I then asked him to consider the Bolshevik Revolution/Russian civil war a century ago that didn’t have clear geographical delineations but was ideological with a left and right divide.


“Well, we have certainly a lot of mob violence now,” he said, “almost entirely on the left…” Referring to Congresswoman Maxine Waters incitement he said, “An economic uprising among urban masses is possible, but whether that would lead to bloodshed I don’t know because, well, New York certainly has strict gun laws and I don’t know if a revolution could succeed on six-round magazines.”


He then speculated on the possibility of armed conflict that might spark a civil war. “That might come from outside. Oftentimes, when individual nations are divided between themselves, neighbors or rivals will take advantage of that. That often creates an international conflict that foments an internal rebellion. But the emotional impetus for that certainly is there.”

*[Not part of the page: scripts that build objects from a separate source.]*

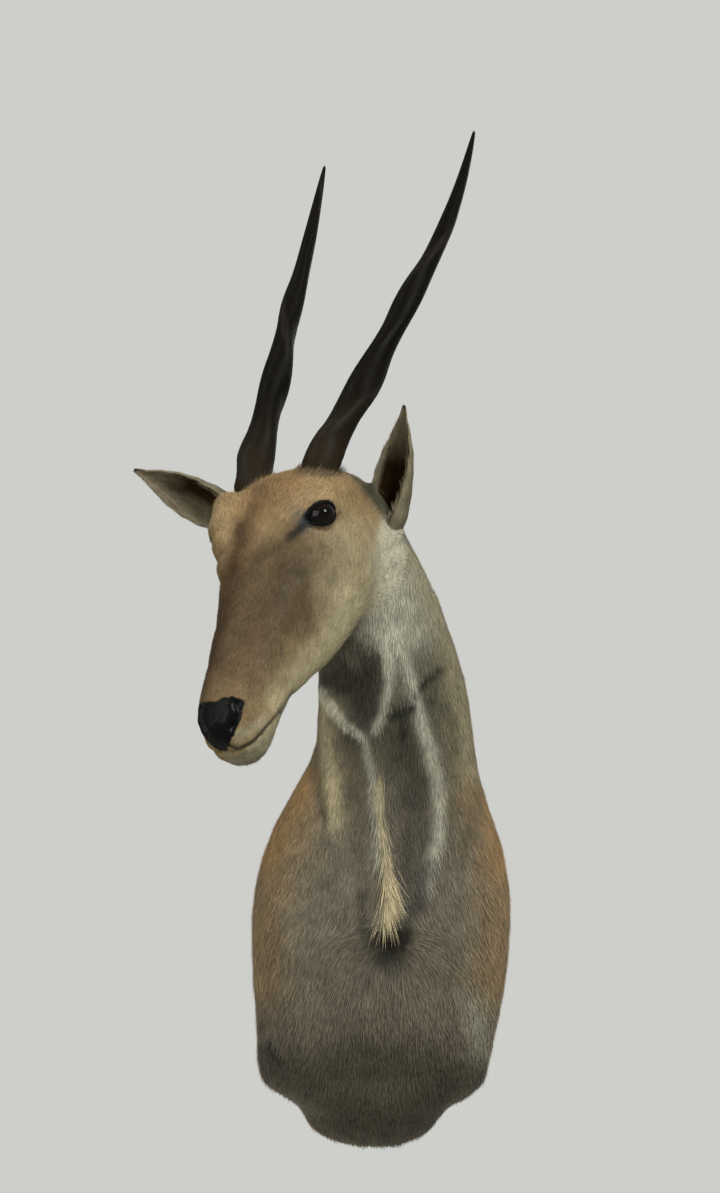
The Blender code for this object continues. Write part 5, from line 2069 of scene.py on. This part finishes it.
@dataclass(frozen=True)
class Back:
    """What hangs the mount: the backboard, the turned and stapled edge of the hide, plate and screws."""

    half_width: float = 0.145
    half_height: float = 0.235
    middle_height: float = 0.020
    squareness: float = 2.8
    rebate: float = 0.004
    edge_inner: float = 0.0135
    edge_back: float = -0.0021
    edge_front: float = -0.0039
    plate_height: float = 0.150
    plate_back: float = -0.0005
    screw_spacing: float = 0.070
    head_radius: float = 0.0042
    head_height: float = 0.0018
    shank_radius: float = 0.0019
    screw_length: float = 0.013
    staples: int = 44

    def outline(self, turn: np.ndarray, inset: np.ndarray | float, y: np.ndarray | float) -> np.ndarray:
        """Points on the board's outline.

        Args:
            turn: How far round it, in radians.
            inset: How far in from its edge.
            y: How far from the wall.

        Returns:
            One point in each row.
        """
        power = 2 / self.squareness
        x = (self.half_width - inset) * np.sign(np.cos(turn)) * np.abs(np.cos(turn)) ** power
        z = (self.half_height - inset) * np.sign(np.sin(turn)) * np.abs(np.sin(turn)) ** power
        return np.stack([x, np.broadcast_to(y, x.shape), self.middle_height + z], 1)

    def build(self) -> None:
        """Builds and dresses everything on the back."""
        steel = self.steel_material()
        board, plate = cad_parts["backboard"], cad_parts["hanger_plate"]
        board.material_slots[0].material = self.plywood_material()
        plate.material_slots[0].material = steel
        self.build_edge()
        self.build_staples(steel)
        for name, side in (("hanger_screw_upper", 1), ("hanger_screw_lower", -1)):
            self.build_screw(name, side, steel)

    def build_edge(self) -> None:
        """Builds the raw edge of the hide, turned on to the board's rebate."""
        turn = np.linspace(0, 2 * pi, 420, endpoint=False)
        path = self.outline(turn, 0.0, 0.0)
        uneven = 0.0022 * ripple(path, 0.05, 71) + 0.0007 * ripple(path, 0.012, 72)
        swell = 0.00035 * ripple(path, 0.02, 73)
        inner = self.edge_inner + uneven - 0.0022
        middle = (self.edge_back + self.edge_front) / 2
        sections = (
            (0.0004, self.edge_front),
            (0.0002, middle),
            (0.0006, self.edge_back),
            (0.5, self.edge_back + swell),
            (1.0, middle + 0.0006),
            (1.02, middle),
            (0.99, self.edge_front),
            (0.5, self.edge_front),
        )
        rings = [self.outline(turn, inner * share if share > 0.01 else share, y) for share, y in sections]
        edge = loft("hide_turned_edge", np.array(rings), closed=True)
        close_up(edge)
        edge.data.shade_smooth()
        finish = Finish("rawhide", 0.7, 0.3)
        wiring = finish.wiring
        patches = wiring.noise(finish.place(), 60.0, 4.0, 0.6)
        finish.colour(wiring.mix(patches, shade(138, 112, 76), Tone.RAWHIDE.value))
        finish.rough(wiring.ramp(patches, 0.3, 0.7, 0.55, 0.8))
        finish.bump(wiring.noise(finish.place(), 420.0, 3.0), 0.0005, 0.7)
        edge.data.materials.append(finish.material)
        finish_piece(edge, "hide")

    def build_staples(self, steel: bpy.types.Material) -> None:
        """Drives staples through the turned edge.

        Args:
            steel: Their material.
        """
        half, wire, leg = 0.0050, 0.00045, 0.0040
        bar = []
        for x, y in ((-half, -leg), (-half, 0.0), (half, 0.0), (half, -leg)):
            lean = wire if x < 0 else -wire
            low = wire if y == 0.0 else 0.0
            bar.append([(x - lean, y + low, -wire), (x + lean, y - low, -wire), (x + lean, y - low, wire), (x - lean, y + low, wire)])
        staple = loft("staple", np.array(bar))
        turn = np.linspace(0, 2 * pi, self.staples, endpoint=False) + 0.07
        places = self.outline(turn, 0.0068, self.edge_back + 0.0006)
        step = self.outline(turn + 0.01, 0.0068, 0.0) - self.outline(turn - 0.01, 0.0068, 0.0)
        line = mesh_object("staples", places, [])
        keep(line, "turn", -np.arctan2(step[:, 2], step[:, 0]))
        tree = StapleTree().tree
        grow(line, tree, {"Staple": staple, "Askew": 0.35, "Seed": 4, "Material": steel})
        bpy.data.objects.remove(staple)
        close_up(line, 1e-6)
        line.data.shade_flat()
        finish_piece(line, "steel")

    def build_screw(self, name: str, side: int, steel: bpy.types.Material) -> None:
        """Builds a countersunk screw with a cross recess.

        Args:
            name: The node that it stands for.
            side: 1 above the keyhole and -1 below it.
            steel: Its material.
        """
        z = self.plate_height + side * self.screw_spacing / 2
        back = self.plate_back
        profile = [
            (0.0, back),
            (self.head_radius - 0.0003, back),
            (self.head_radius, back - 0.0002),
            (self.head_radius, back - 0.0004),
            (self.shank_radius + 0.0002, back - self.head_height),
        ]
        turns = 7
        for k in range(2 * turns + 1):
            share = k / (2 * turns)
            thread = self.shank_radius * (1.0 if k % 2 else 0.76) * (1 - 0.75 * smooth(np.array([share]), 0.7, 1)[0])
            profile.append((thread, back - self.head_height - 0.0006 - share * (self.screw_length - self.head_height - 0.001)))
        profile.append((0.0, back - self.screw_length))
        angle = np.linspace(0, 2 * pi, 40, endpoint=False)
        rings = [np.stack([r * np.cos(angle), np.full(40, y), z + r * np.sin(angle)], 1) for r, y in profile]
        screw = loft(name + "_visual", np.array(rings))
        close_up(screw)
        cutters = []
        for tilt in (0.5, 0.5 + pi / 2):
            shape = bmesh.new()
            place = Matrix.Translation((0, back, z)) @ Matrix.Rotation(tilt, 4, "Y")
            bmesh.ops.create_cube(shape, size=1, matrix=place @ Matrix.Diagonal((0.0044, 0.0022, 0.0008, 1)))
            cutter = mesh_object("recess", [v.co[:] for v in shape.verts], [[v.index for v in f.verts] for f in shape.faces])
            shape.free()
            cut = screw.modifiers.new("recess", "BOOLEAN")
            cut.solver = "EXACT"
            cut.object = cutter
            cutters.append(cutter)
        settle(screw)
        for cutter in cutters:
            bpy.data.objects.remove(cutter)
        screw.data.shade_smooth()
        screw.data.set_sharp_from_angle(angle=radians(35))
        screw.data.materials.clear()
        screw.data.materials.append(steel)
        finish_piece(screw, "steel", name)

    def plywood_material(self) -> bpy.types.Material:
        """Plywood: long grain on its faces, and its plies on its edge."""
        finish = Finish("plywood", 0.72, 0.25)
        wiring = finish.wiring
        long = wiring.node("ShaderNodeMapping", {"Vector": finish.place(), "Scale": (1.0, 1.0, 0.06)}).outputs[0]
        grain = wiring.noise(long, 120.0, 5.0, 0.65)
        broad = wiring.node("ShaderNodeMapping", {"Vector": finish.place(), "Scale": (1.0, 0.1, 0.12)}).outputs[0]
        figure = wiring.math("FRACT", wiring.math("MULTIPLY", wiring.noise(broad, 9.0, 2.0), 14.0))
        wood = wiring.mix(grain, shade(176, 142, 98), shade(212, 182, 138))
        wood = wiring.mix(wiring.ramp(figure, 0.75, 1.0, 0.0, 0.5), wood, shade(142, 104, 64))
        depth = wiring.node("ShaderNodeSeparateXYZ", {0: finish.place()}).outputs[1]
        plies = wiring.math("FRACT", wiring.math("MULTIPLY", depth, 330.0))
        wood = wiring.mix(wiring.ramp(plies, 0.45, 0.55, 0.0, 0.22), wood, shade(120, 84, 50))
        finish.colour(wood)
        finish.rough(wiring.ramp(grain, 0.3, 0.7, 0.62, 0.82))
        finish.bump(grain, 0.0005, 0.6)
        return finish.material

    def steel_material(self) -> bpy.types.Material:
        """Zinc-plated steel: crystal patches, fine scratches and a duller, greyer tone in places."""
        finish = Finish("zinc-plated steel", 0.38, 0.5, 1.0)
        wiring = finish.wiring
        cells = wiring.node("ShaderNodeTexVoronoi", {"Vector": finish.place(), "Scale": 160.0}).outputs["Color"]
        patches = wiring.noise(finish.place(), 120.0, 4.0, 0.6)
        base = wiring.mix(patches, shade(150, 152, 152), shade(196, 198, 198))
        base = wiring.mix(0.10, base, cells)
        finish.colour(base)
        finish.rough(wiring.ramp(patches, 0.3, 0.7, 0.28, 0.5))
        scratches = wiring.node("ShaderNodeMapping", {"Vector": finish.place(), "Scale": (1.0, 1.0, 0.05)}).outputs[0]
        finish.bump(wiring.noise(scratches, 2500.0, 2.0), 0.0001, 0.5)
        return finish.material


class Studio:
    """Plain floor, soft light and a pale surrounding."""

    FLOOR_HEIGHT = -0.90
    FLOOR_RADIUS = 1.15
    SURROUNDING = shade(206, 207, 203)

    def build(self) -> None:
        """Builds the floor, the surrounding and the lights."""
        corners = 96
        ring = [(cos(2 * pi * k / corners) * self.FLOOR_RADIUS, sin(2 * pi * k / corners) * self.FLOOR_RADIUS) for k in range(corners)]
        floor = mesh_object("floor", [(x, y, self.FLOOR_HEIGHT) for x, y in ring], [tuple(range(corners))])
        finish = Finish("pale floor", 0.9)
        grain = finish.wiring.noise(finish.place(), 6.0, 3.0)
        finish.colour(finish.wiring.mix(grain, shade(206, 205, 200), shade(220, 219, 215)))
        floor.data.materials.append(finish.material)
        self.surround()
        self.lamp("key", (1.7, -2.7, 2.7), 1.3, 112.0, (-0.05, -0.3, 0.35))
        self.lamp("fill", (-2.4, -2.6, 1.2), 2.2, 40.0, (-0.05, -0.3, 0.35))
        self.lamp("top", (-1.3, -0.6, 2.4), 0.4, 8.0, (-0.2, -0.6, 0.4))
        self.lamp("back", (1.2, 1.8, 1.8), 1.8, 12.0, (0.0, -0.2, 0.5))

    def surround(self) -> None:
        """Sets a pale surrounding that lights softly."""
        world = bpy.data.worlds.new("surrounding")
        world.use_nodes = True
        bpy.context.scene.world = world
        wiring = Wiring(world.node_tree)
        shown = world.node_tree.nodes["Background"]
        shown.inputs["Color"].default_value = (*self.SURROUNDING, 1)
        soft = wiring.node("ShaderNodeBackground", {"Color": (*self.SURROUNDING, 1), "Strength": 0.48})
        direct = wiring.node("ShaderNodeLightPath").outputs["Is Camera Ray"]
        both = wiring.node("ShaderNodeMixShader", {0: direct, 1: soft.outputs[0], 2: shown.outputs[0]})
        output = world.node_tree.nodes["World Output"]
        wiring.put(output.inputs["Surface"], both.outputs[0])
        bpy.context.scene.view_settings.view_transform = "Standard"

    def lamp(self, name: str, place: Spot, size: float, power: float, target: Spot) -> None:
        """Adds a soft square lamp.

        Args:
            name: Its name.
            place: Where it stands.
            size: Its side.
            power: Its power in watts.
            target: What it points at.
        """
        light = bpy.data.lights.new(name, "AREA")
        light.size = size
        light.energy = power
        made = bpy.data.objects.new(name, light)
        made.location = place
        made.rotation_euler = (Vector(target) - Vector(place)).to_track_quat("-Z", "Y").to_euler()
        bpy.context.scene.collection.objects.link(made)


def main() -> None:
    """Builds the mount, piece by piece, and the studio round it."""
    logging.basicConfig(level=logging.INFO, format="%(message)s")
    VIEWER.build_camera()
    Studio().build()
    coats = Coats()
    barber = Barber()
    hide = Hide()
    hide.build()
    hide.dress(coats, barber)
    horn_tree = HornTree().tree
    horn = horn_material()
    for part in HORNS:
        part.build(horn_tree, horn)
    glass = glass_material()
    for seed, eye in enumerate((EYE_RIGHT, EYE_LEFT)):
        eye.build_ball(glass)
        eye.build_lids(hide.cape, coats, barber, 40 + 2 * seed)
    for seed, ear in enumerate((EAR_RIGHT, EAR_LEFT), start=50):
        ear.dress(coats, barber, seed)
    Back().build()


if __name__ == "__main__":
    main()
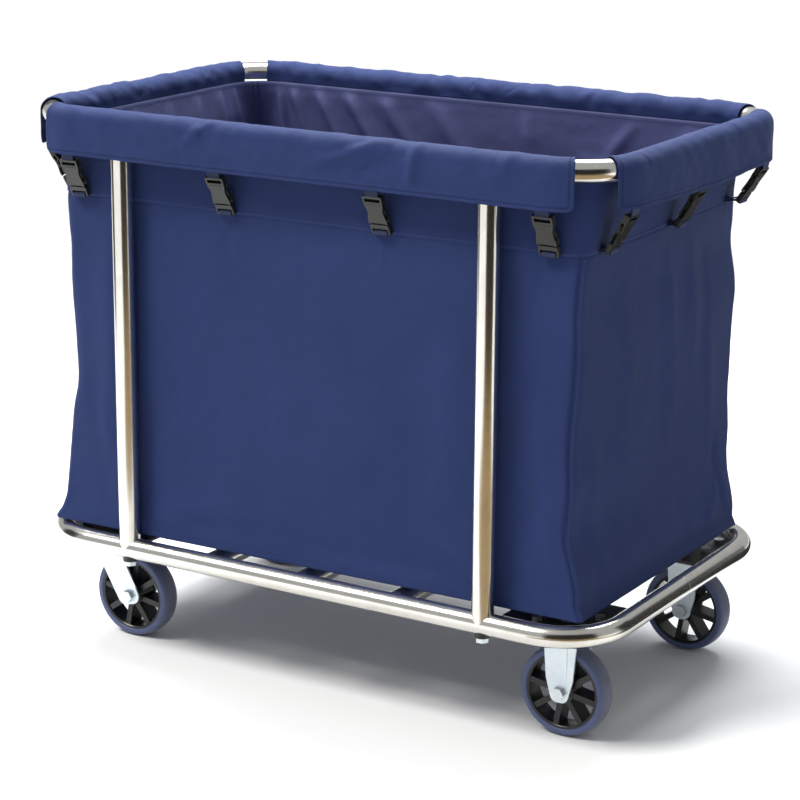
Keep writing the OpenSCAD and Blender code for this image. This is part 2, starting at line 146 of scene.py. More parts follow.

Mention of emotion led to a discussion of the Justice Kavanaugh hearings in the Senate as a window on America’s ever-deepening political divide. “Although I don’t know… how I would feel about [Kavanaugh] as a Supreme Court Justice, it’s more important now that he be confirmed to discredit and disavow the process that’s been used to try to destroy him. That’s more important, I think, than whatever his rise to the Supreme Court might yield.”


I’ll post a link to the hour-long discussion with Bill Marvel here in the next day or two after it’s uploaded to Youtube.